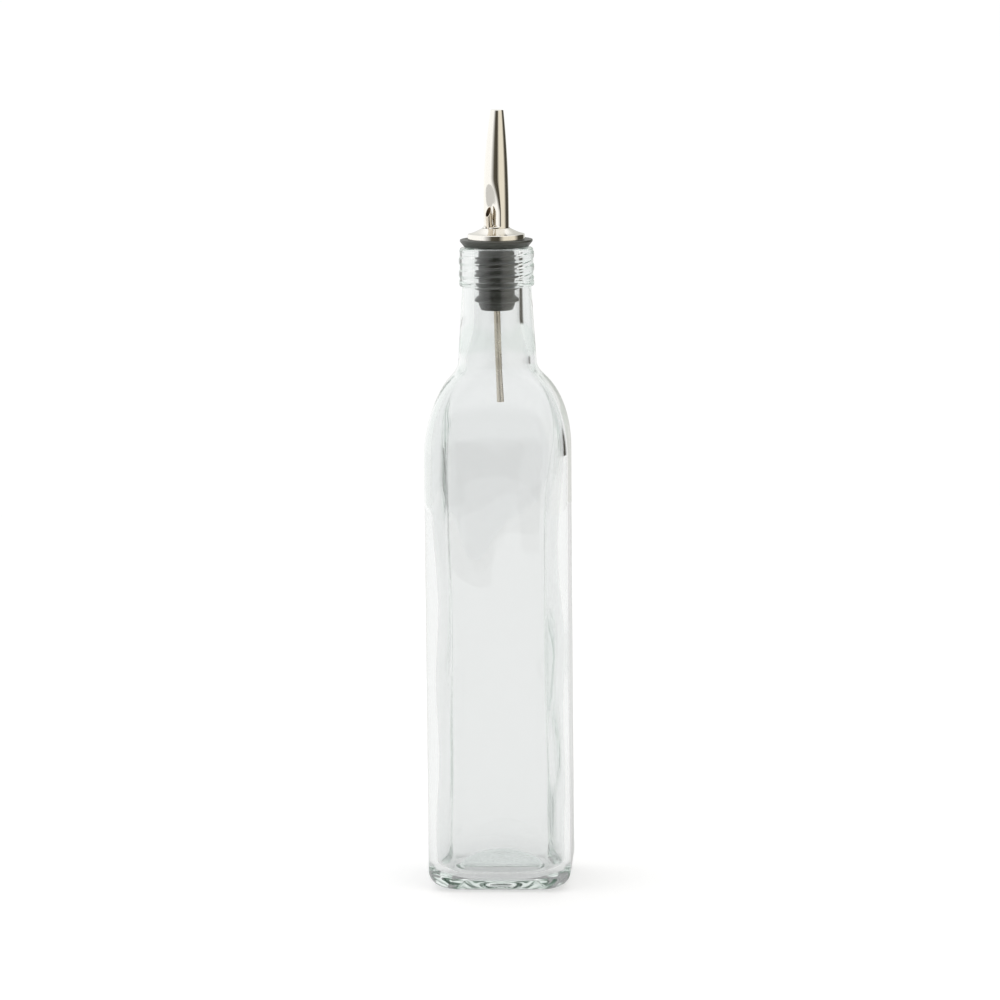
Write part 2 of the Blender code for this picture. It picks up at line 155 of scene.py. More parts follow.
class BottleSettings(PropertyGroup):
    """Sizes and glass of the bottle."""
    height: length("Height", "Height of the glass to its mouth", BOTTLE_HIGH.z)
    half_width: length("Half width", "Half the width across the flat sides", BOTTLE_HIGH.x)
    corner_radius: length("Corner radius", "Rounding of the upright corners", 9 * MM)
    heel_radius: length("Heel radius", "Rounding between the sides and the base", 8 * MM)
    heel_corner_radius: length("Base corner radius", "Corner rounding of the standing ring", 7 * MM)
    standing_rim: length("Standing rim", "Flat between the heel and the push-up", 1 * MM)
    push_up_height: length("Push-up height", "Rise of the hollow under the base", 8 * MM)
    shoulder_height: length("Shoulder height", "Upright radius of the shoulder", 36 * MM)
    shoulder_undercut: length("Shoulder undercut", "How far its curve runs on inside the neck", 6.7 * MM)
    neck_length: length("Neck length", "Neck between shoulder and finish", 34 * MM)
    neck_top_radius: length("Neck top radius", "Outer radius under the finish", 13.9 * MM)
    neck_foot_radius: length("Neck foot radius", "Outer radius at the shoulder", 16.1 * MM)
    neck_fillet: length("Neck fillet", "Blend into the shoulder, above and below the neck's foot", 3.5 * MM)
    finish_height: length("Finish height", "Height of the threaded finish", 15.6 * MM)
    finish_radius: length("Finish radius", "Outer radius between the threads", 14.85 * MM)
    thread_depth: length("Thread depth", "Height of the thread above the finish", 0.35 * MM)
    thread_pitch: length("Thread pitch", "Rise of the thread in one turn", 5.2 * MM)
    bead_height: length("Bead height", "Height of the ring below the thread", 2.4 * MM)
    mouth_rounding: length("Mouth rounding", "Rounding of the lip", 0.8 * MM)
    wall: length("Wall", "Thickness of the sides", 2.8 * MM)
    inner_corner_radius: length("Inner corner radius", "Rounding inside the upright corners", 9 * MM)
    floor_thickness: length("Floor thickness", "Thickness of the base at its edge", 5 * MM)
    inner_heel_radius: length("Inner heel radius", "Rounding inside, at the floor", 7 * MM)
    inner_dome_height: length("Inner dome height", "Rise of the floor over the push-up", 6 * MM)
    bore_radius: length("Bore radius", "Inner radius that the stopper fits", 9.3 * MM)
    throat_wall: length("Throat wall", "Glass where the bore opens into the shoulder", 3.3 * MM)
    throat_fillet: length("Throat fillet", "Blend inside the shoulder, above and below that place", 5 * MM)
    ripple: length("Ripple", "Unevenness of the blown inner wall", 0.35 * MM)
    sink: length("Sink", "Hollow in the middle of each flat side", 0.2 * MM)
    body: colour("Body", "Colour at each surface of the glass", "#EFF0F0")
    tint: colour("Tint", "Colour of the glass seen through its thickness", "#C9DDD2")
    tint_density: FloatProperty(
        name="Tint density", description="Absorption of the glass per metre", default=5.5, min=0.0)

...

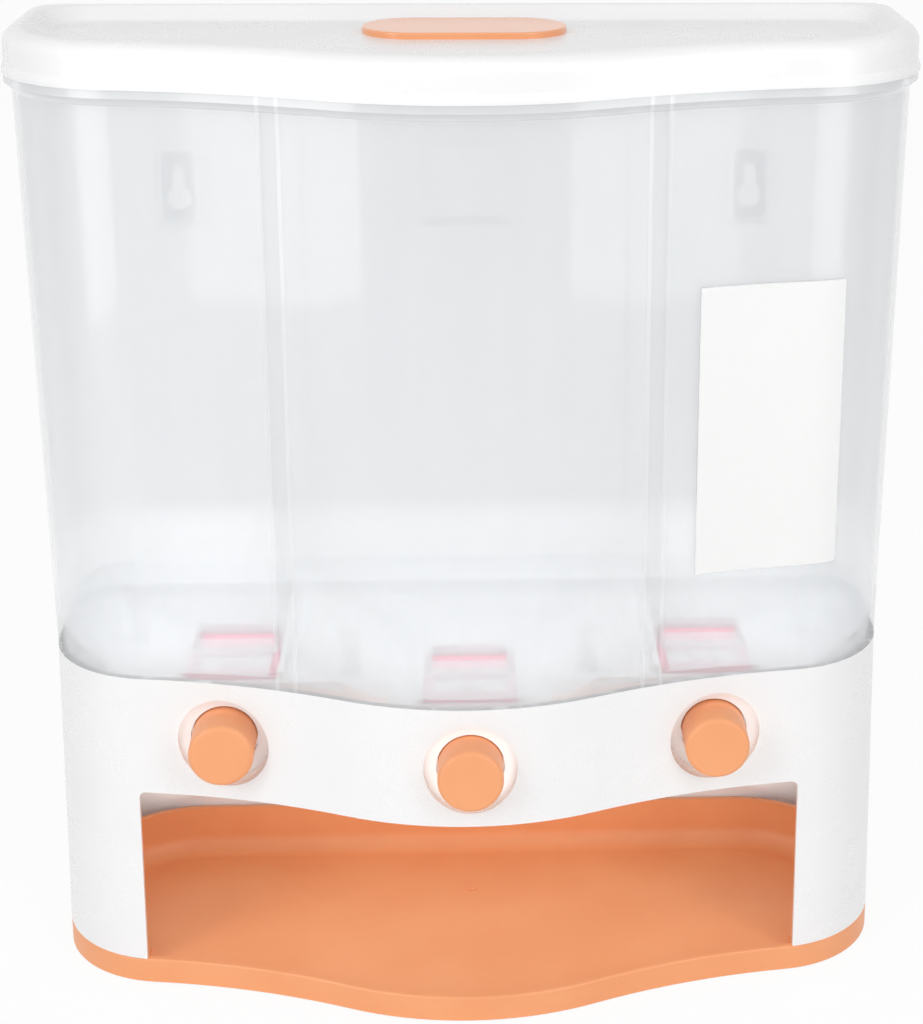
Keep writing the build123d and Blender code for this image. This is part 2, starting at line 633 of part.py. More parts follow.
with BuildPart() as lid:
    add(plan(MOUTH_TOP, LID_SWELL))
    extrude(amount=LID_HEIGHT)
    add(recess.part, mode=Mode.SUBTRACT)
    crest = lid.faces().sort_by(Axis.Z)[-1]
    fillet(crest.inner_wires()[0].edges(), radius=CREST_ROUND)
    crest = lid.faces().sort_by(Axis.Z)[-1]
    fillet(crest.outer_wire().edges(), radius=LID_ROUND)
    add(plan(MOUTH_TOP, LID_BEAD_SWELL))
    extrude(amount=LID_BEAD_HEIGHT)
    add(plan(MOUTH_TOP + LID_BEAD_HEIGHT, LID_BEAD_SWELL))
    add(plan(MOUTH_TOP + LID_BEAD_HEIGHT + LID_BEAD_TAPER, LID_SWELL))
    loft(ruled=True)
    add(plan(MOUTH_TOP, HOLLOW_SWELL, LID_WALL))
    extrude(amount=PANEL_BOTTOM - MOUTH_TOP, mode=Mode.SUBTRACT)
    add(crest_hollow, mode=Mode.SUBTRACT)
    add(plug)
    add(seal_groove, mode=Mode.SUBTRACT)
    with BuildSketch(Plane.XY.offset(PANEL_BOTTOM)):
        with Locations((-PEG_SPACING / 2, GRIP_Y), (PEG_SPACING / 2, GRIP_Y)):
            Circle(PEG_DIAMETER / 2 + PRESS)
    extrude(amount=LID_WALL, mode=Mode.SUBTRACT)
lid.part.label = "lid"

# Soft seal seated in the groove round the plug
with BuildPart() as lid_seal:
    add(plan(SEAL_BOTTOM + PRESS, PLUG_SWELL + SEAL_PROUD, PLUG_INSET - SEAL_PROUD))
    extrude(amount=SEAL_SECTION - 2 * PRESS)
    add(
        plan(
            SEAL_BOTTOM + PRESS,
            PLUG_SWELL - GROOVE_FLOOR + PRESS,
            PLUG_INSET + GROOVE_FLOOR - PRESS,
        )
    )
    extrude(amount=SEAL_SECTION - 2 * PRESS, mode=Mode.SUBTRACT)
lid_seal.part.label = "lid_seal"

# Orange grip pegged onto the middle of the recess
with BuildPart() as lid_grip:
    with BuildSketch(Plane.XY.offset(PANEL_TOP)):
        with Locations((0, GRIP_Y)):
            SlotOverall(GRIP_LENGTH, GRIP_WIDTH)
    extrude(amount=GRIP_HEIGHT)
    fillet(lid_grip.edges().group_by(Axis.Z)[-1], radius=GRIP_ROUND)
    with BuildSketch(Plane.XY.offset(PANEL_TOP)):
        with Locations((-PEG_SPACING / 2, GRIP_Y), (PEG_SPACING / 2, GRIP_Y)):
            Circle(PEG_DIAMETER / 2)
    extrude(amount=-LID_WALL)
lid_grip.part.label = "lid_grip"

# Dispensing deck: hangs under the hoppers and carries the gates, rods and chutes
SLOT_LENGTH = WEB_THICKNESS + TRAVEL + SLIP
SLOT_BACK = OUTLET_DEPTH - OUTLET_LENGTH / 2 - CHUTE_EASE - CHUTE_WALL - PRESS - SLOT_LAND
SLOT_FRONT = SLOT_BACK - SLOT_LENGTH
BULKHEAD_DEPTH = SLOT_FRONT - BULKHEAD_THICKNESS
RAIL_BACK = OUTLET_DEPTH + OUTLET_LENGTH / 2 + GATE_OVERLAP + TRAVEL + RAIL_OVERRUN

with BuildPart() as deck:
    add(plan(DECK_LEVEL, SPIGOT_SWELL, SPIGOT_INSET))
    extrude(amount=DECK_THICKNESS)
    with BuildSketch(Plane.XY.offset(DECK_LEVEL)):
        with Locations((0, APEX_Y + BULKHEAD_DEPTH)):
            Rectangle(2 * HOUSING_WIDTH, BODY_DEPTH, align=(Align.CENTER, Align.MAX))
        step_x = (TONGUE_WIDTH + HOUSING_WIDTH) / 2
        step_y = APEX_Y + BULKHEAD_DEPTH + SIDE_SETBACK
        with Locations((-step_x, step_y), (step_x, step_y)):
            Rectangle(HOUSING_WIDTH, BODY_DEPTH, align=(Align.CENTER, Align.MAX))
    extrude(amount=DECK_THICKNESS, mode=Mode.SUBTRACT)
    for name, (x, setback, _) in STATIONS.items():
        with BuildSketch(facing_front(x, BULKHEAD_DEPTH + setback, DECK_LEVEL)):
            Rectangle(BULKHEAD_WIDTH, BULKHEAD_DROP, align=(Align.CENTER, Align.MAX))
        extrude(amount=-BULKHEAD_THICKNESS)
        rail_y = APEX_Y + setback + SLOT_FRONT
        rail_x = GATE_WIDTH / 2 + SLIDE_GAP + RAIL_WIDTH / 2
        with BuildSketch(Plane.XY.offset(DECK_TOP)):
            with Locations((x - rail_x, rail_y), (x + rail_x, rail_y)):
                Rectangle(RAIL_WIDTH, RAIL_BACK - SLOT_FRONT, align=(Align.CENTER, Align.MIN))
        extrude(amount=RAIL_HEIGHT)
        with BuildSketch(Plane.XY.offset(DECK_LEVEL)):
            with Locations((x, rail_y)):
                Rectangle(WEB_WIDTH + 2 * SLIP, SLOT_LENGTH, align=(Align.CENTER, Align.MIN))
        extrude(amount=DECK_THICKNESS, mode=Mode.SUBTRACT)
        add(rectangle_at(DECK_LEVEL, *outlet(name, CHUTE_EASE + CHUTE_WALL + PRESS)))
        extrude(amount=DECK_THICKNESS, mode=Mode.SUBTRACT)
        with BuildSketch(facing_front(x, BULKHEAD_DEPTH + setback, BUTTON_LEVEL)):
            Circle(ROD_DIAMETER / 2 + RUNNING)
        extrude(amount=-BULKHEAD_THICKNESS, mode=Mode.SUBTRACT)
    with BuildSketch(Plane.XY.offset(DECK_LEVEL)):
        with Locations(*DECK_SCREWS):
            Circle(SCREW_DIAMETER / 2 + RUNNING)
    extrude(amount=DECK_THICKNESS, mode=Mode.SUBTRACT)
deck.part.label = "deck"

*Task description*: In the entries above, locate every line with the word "code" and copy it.

*Full response*:
Write part 2 of the Blender code for this picture. It picks up at line 155 of scene.py. More parts follow.
Keep writing the build123d and Blender code for this image. This is part 2, starting at line 633 of part.py. More parts follow.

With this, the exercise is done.